◆ Collected material ◆
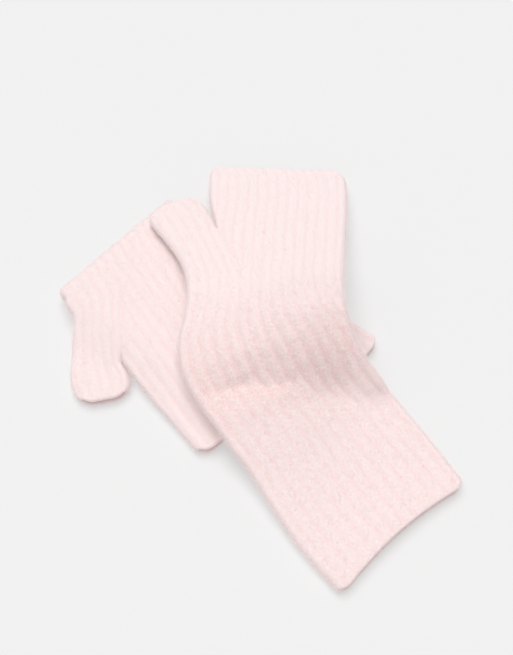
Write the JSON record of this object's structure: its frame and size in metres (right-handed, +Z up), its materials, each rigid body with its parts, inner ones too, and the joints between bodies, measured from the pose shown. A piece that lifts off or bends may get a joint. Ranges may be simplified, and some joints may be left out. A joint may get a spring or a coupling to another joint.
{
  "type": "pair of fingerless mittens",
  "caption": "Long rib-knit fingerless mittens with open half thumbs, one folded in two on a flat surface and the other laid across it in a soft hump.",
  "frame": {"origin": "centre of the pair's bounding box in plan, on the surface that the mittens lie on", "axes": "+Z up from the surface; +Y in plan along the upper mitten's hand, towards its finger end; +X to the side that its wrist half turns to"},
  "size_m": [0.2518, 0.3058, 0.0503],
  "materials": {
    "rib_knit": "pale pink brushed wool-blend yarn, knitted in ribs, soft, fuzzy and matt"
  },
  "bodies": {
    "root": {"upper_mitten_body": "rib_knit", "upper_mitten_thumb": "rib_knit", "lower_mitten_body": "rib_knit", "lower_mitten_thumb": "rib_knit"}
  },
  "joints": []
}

◆ The task ◆
Where a line of the material above holds the string "bodies", copy that line.

◆ The solution ◆
Write the JSON record of this object's structure: its frame and size in metres (right-handed, +Z up), its materials, each rigid body with its parts, inner ones too, and the joints between bodies, measured from the pose shown. A piece that lifts off or bends may get a joint. Ranges may be simplified, and some joints may be left out. A joint may get a spring or a coupling to another joint.
  "bodies": {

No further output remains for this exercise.